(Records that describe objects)

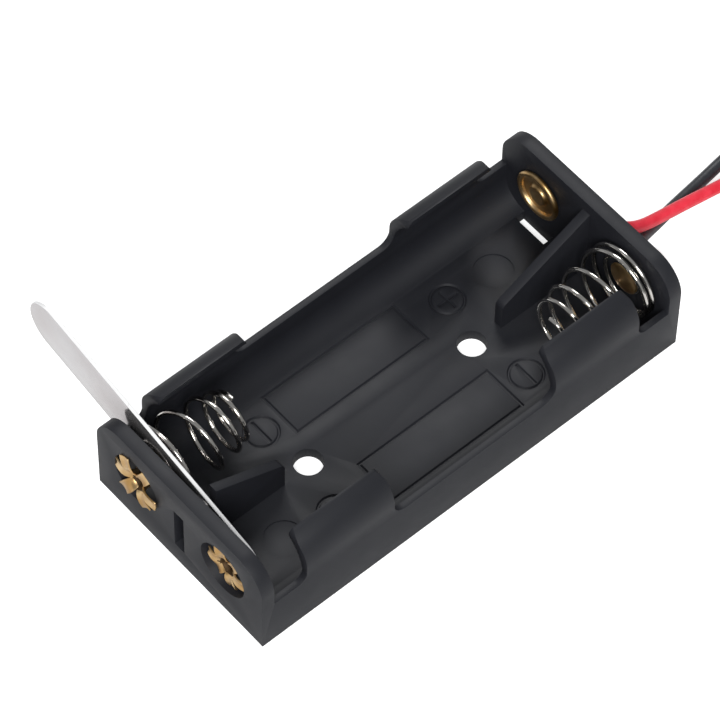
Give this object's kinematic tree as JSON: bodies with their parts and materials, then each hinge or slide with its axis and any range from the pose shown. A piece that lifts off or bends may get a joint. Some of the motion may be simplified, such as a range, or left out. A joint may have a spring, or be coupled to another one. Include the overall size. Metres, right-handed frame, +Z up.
{
  "type": "cylindrical cell holder",
  "caption": "Open plastic tray for slim cylindrical cells side by side, with sprung clips, cone springs, riveted contacts, a bare link strip and soldered flying leads.",
  "frame": {"origin": "midway between the two screw holes, on the underside of the tray", "axes": "+Z up out of the open tray, +Y along the cells towards the end with the leads, +X across the bays towards the right-hand one seen from the near end"},
  "size_m": [0.0468, 0.1049, 0.0143],
  "materials": {
    "tray_plastic": "fine satin moulding",
    "spring_wire": "bright nickel plating",
    "contact_brass": "bare pressed brass",
    "strip_nickel": "smooth nickel plating",
    "solder_tin": "smooth solder",
    "red_insulation": "smooth extruded insulation",
    "black_insulation": "smooth extruded insulation"
  },
  "bodies": {
    "holder": {"tray": "tray_plastic", "near_left_rivet": "contact_brass", "far_right_rivet": "contact_brass", "near_right_contact": "contact_brass", "far_left_contact": "contact_brass", "link_strip": "strip_nickel", "red_solder": "solder_tin", "black_solder": "solder_tin", "red_lead": "red_insulation", "black_lead": "black_insulation", "red_coil": "red_insulation", "black_coil": "black_insulation", "red_tinned_end": "solder_tin", "black_tinned_end": "solder_tin"},
    "near_spring_coil": {"near_left_spring": "spring_wire"},
    "far_spring_coil": {"far_right_spring": "spring_wire"}
  },
  "joints": [
    {"name": "near_spring_press", "type": "slide", "parent": "holder", "child": "near_spring_coil", "axis": [0, -1, 0], "range_m": [0, 0.0065], "stiffness_N_per_m": 300, "deforming": ["near_left_spring"]},
    {"name": "far_spring_press", "type": "slide", "parent": "holder", "child": "far_spring_coil", "axis": [0, 1, 0], "range_m": [0, 0.0065], "stiffness_N_per_m": 300, "deforming": ["far_right_spring"]}
  ]
}
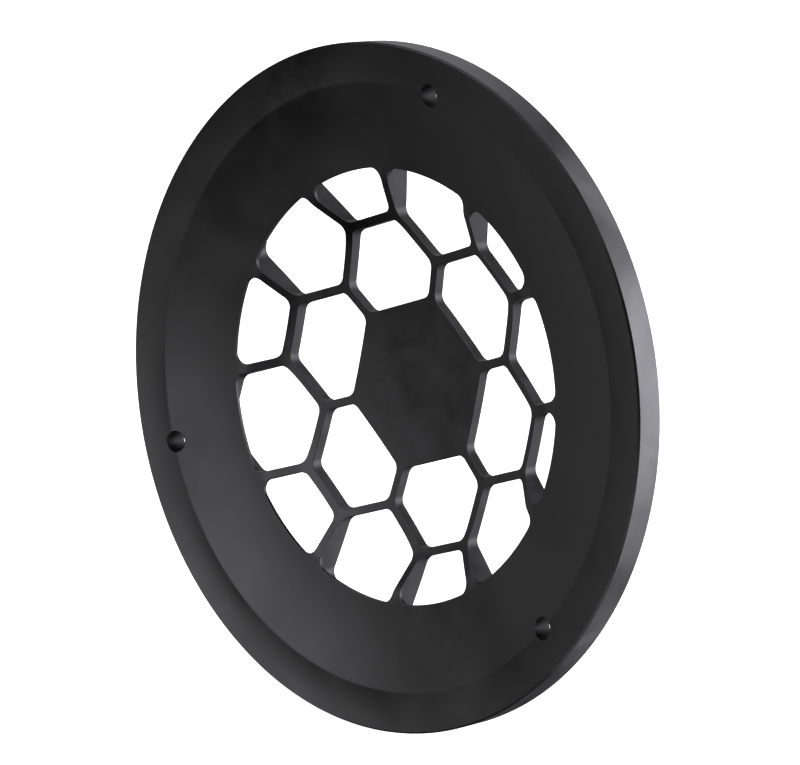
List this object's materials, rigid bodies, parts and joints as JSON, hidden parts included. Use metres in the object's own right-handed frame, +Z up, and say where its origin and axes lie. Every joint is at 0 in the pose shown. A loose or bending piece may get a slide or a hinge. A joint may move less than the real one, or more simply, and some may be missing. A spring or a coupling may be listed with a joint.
{
  "type": "honeycomb grid",
  "caption": "Dished black honeycomb grid: a screw-on front ring whose lip frames a machined core of large hexagonal cells with a solid middle.",
  "frame": {"origin": "centre of the circle of mounting holes, in the plane of the seating face at the back of the rim", "axes": "the grid stands upright: +Y along its axis out of the back (the dished front faces -Y), +Z up through one mounting hole, +X to the right of someone facing the back"},
  "size_m": [0.18, 0.0212, 0.18],
  "materials": {
    "ring_anodised": "satin",
    "core_anodised": "satin",
    "back_anodised": "satin",
    "screw_steel": "satin",
    "pin_steel": "satin"
  },
  "bodies": {
    "root": {"front_ring": "ring_anodised", "honeycomb_core": "core_anodised", "retaining_ring": "back_anodised", "retaining_screw_1": "screw_steel", "retaining_screw_2": "screw_steel", "retaining_screw_3": "screw_steel", "retaining_screw_4": "screw_steel", "retaining_screw_5": "screw_steel", "retaining_screw_6": "screw_steel", "locating_pin_1": "pin_steel", "locating_pin_2": "pin_steel"}
  },
  "joints": []
}
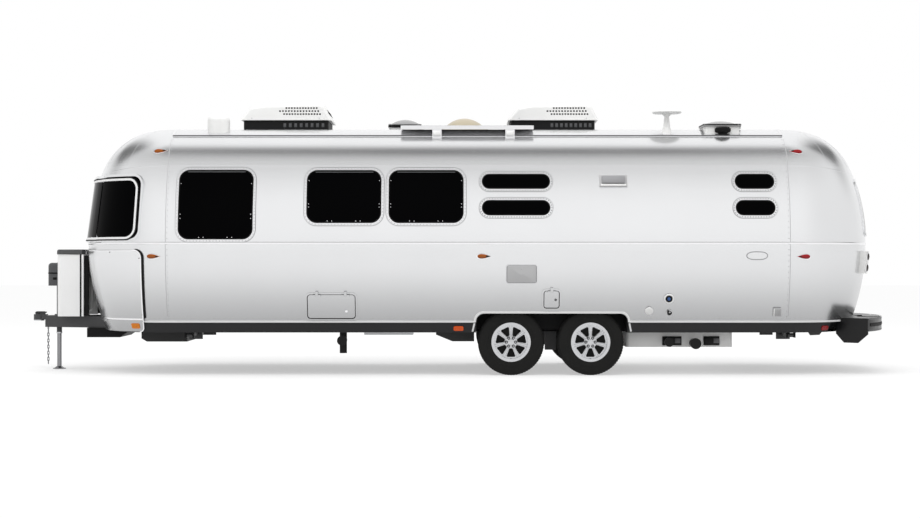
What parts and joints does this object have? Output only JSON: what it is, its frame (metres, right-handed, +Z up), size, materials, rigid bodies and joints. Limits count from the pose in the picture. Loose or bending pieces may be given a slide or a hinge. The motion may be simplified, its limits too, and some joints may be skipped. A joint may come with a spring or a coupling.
{
  "type": "travel caravan",
  "caption": "Long travel caravan with a rounded riveted shell, tandem axles, drawbar with gas box, entry door, step, hatches and roof equipment.",
  "frame": {"origin": "on the ground under the middle of the caravan", "axes": "+X towards the rear, hitch at -X; +Y towards the curb side with the entry door; +Z up"},
  "size_m": [9.436, 2.6293, 2.934],
  "materials": {
    "aluminium_skin": "satin, riveted",
    "polished_sheet": "polished",
    "dark_glass": "dark tint",
    "chassis_paint": "satin black",
    "zinc_steel": "zinc plated",
    "dark_trim": "matt black",
    "floor_board": "plain board",
    "white_moulding": "satin white",
    "grey_moulding": "satin grey",
    "bottle_paint": "gloss off-white",
    "smoke_moulding": "smoked",
    "tan_moulding": "tan",
    "solar_cells": "dark blue cells",
    "black_pipe": "matt black",
    "amber_lens": "amber",
    "red_lens": "red",
    "tyre_rubber": "matt",
    "alloy_wheel": "machined silver"
  },
  "bodies": {
    "caravan": {"air_bases": "dark_trim", "air_shrouds": "white_moulding", "awning": "white_moulding", "axles": "chassis_paint", "belly_pan": "dark_trim", "bumper": "aluminium_skin", "cap_front": "aluminium_skin", "cap_rear": "aluminium_skin", "chassis": "chassis_paint", "coupler": "chassis_paint", "drain_pipes": "black_pipe", "floor": "floor_board", "gas_bottles": "bottle_paint", "gas_box": "white_moulding", "jack_post": "chassis_paint", "lamps_amber": "amber_lens", "lamps_red": "red_lens", "roof": "aluminium_skin", "roof_fittings": "white_moulding", "safety_chains": "zinc_steel", "skirt": "dark_trim", "skylight": "tan_moulding", "solar_panel": "solar_cells", "stone_guards": "polished_sheet", "tail_lamps": "white_moulding", "tanks": "grey_moulding", "tray": "chassis_paint", "under_mounts": "chassis_paint", "wall_fittings": "aluminium_skin", "wall_left": "aluminium_skin", "wall_right": "aluminium_skin", "wheel_wells": "dark_trim", "window_frames": "aluminium_skin", "window_glass": "dark_glass"},
    "door": {"door": "aluminium_skin", "door_glass": "dark_glass"},
    "storage_hatch": {"storage_hatch": "aluminium_skin"},
    "service_hatch": {"service_hatch": "aluminium_skin"},
    "jack_foot": {"jack_foot": "zinc_steel"},
    "gas_lid": {"gas_lid": "grey_moulding"},
    "bumper_lid": {"bumper_lid": "aluminium_skin"},
    "vent_lid_front": {"vent_lid_front": "smoke_moulding"},
    "vent_lid_rear": {"vent_lid_rear": "smoke_moulding"},
    "tv_aerial": {"tv_aerial": "white_moulding"},
    "step_arms": {"step_arms": "zinc_steel"},
    "step_tread": {"step_tread": "zinc_steel"},
    "stabiliser_front_left": {"stabiliser_front_left": "chassis_paint"},
    "stabiliser_front_right": {"stabiliser_front_right": "chassis_paint"},
    "stabiliser_rear_left": {"stabiliser_rear_left": "chassis_paint"},
    "stabiliser_rear_right": {"stabiliser_rear_right": "chassis_paint"},
    "wheel_front_left": {"tyre_front_left": "tyre_rubber", "rim_front_left": "alloy_wheel"},
    "wheel_front_right": {"tyre_front_right": "tyre_rubber", "rim_front_right": "alloy_wheel"},
    "wheel_rear_left": {"tyre_rear_left": "tyre_rubber", "rim_rear_left": "alloy_wheel"},
    "wheel_rear_right": {"tyre_rear_right": "tyre_rubber", "rim_rear_right": "alloy_wheel"}
  },
  "joints": [
    {"name": "wheel_front_left_spin", "type": "hinge", "parent": "caravan", "child": "wheel_front_left", "pos_m": [0.561, -1.0045, 0.35], "axis": [0, 1, 0], "continuous": true},
    {"name": "wheel_front_right_spin", "type": "hinge", "parent": "caravan", "child": "wheel_front_right", "pos_m": [0.561, 1.0045, 0.35], "axis": [0, 1, 0], "continuous": true},
    {"name": "wheel_rear_left_spin", "type": "hinge", "parent": "caravan", "child": "wheel_rear_left", "pos_m": [1.401, -1.0045, 0.35], "axis": [0, 1, 0], "continuous": true},
    {"name": "wheel_rear_right_spin", "type": "hinge", "parent": "caravan", "child": "wheel_rear_right", "pos_m": [1.401, 1.0045, 0.35], "axis": [0, 1, 0], "continuous": true},
    {"name": "door_hinge", "type": "hinge", "parent": "caravan", "child": "door", "pos_m": [-1.154, 1.309, 1.395], "axis": [0, 0, 1], "range_deg": [0, 160]},
    {"name": "storage_hatch_hinge", "type": "hinge", "parent": "caravan", "child": "storage_hatch", "pos_m": [-1.328, -1.24878, 0.84816], "axis": [-1, 0, 0], "range_deg": [0, 100]},
    {"name": "service_hatch_hinge", "type": "hinge", "parent": "caravan", "child": "service_hatch", "pos_m": [0.982, -1.25596, 0.88783], "axis": [-1, 0, 0], "range_deg": [0, 100]},
    {"name": "gas_lid_hinge", "type": "hinge", "parent": "caravan", "child": "gas_lid", "pos_m": [-4.116, 0, 1.324], "axis": [0, 1, 0], "range_deg": [0, 75]},
    {"name": "bumper_lid_hinge", "type": "hinge", "parent": "caravan", "child": "bumper_lid", "pos_m": [4.4, 0, 0.607], "axis": [0, -1, 0], "range_deg": [0, 70]},
    {"name": "vent_lid_front_hinge", "type": "hinge", "parent": "caravan", "child": "vent_lid_front", "pos_m": [-0.394, 0, 2.692], "axis": [0, 1, 0], "range_deg": [0, 60]},
    {"name": "vent_lid_rear_hinge", "type": "hinge", "parent": "caravan", "child": "vent_lid_rear", "pos_m": [3.058, -0.59, 2.66], "axis": [0, 1, 0], "range_deg": [0, 60]},
    {"name": "jack_slide", "type": "slide", "parent": "caravan", "child": "jack_foot", "axis": [0, 0, 1], "range_m": [0, 0.36]},
    {"name": "stabiliser_front_left_swing", "type": "hinge", "parent": "caravan", "child": "stabiliser_front_left", "pos_m": [-2.856, -0.93, 0.418], "axis": [-1, 0, 0], "range_deg": [0, 62]},
    {"name": "stabiliser_front_right_swing", "type": "hinge", "parent": "caravan", "child": "stabiliser_front_right", "pos_m": [-2.856, 0.93, 0.418], "axis": [1, 0, 0], "range_deg": [0, 62]},
    {"name": "stabiliser_rear_left_swing", "type": "hinge", "parent": "caravan", "child": "stabiliser_rear_left", "pos_m": [3.54, -0.93, 0.418], "axis": [-1, 0, 0], "range_deg": [0, 62]},
    {"name": "stabiliser_rear_right_swing", "type": "hinge", "parent": "caravan", "child": "stabiliser_rear_right", "pos_m": [3.54, 0.93, 0.418], "axis": [1, 0, 0], "range_deg": [0, 62]},
    {"name": "step_swing", "type": "hinge", "parent": "caravan", "child": "step_arms", "pos_m": [-0.81, 1.02, 0.425], "axis": [1, 0, 0], "range_deg": [0, 128]},
    {"name": "step_level", "type": "hinge", "parent": "step_arms", "child": "step_tread", "pos_m": [-0.81, 0.83415, 0.3855], "axis": [1, 0, 0], "range_deg": [-128, 0]},
    {"name": "aerial_turn", "type": "hinge", "parent": "caravan", "child": "tv_aerial", "pos_m": [2.246, -0.74, 2.64], "axis": [0, 0, 1], "range_deg": [-175, 175]}
  ],
  "couplings": [
    {"joint": "step_level", "follows": "step_swing", "ratio": -1}
  ]
}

Do this:
Choose all lines containing the string "from" and copy them out.

Written answer:
Give this object's kinematic tree as JSON: bodies with their parts and materials, then each hinge or slide with its axis and any range from the pose shown. A piece that lifts off or bends may get a joint. Some of the motion may be simplified, such as a range, or left out. A joint may have a spring, or be coupled to another one. Include the overall size. Metres, right-handed frame, +Z up.
  "frame": {"origin": "midway between the two screw holes, on the underside of the tray", "axes": "+Z up out of the open tray, +Y along the cells towards the end with the leads, +X across the bays towards the right-hand one seen from the near end"},
What parts and joints does this object have? Output only JSON: what it is, its frame (metres, right-handed, +Z up), size, materials, rigid bodies and joints. Limits count from the pose in the picture. Loose or bending pieces may be given a slide or a hinge. The motion may be simplified, its limits too, and some joints may be skipped. A joint may come with a spring or a coupling.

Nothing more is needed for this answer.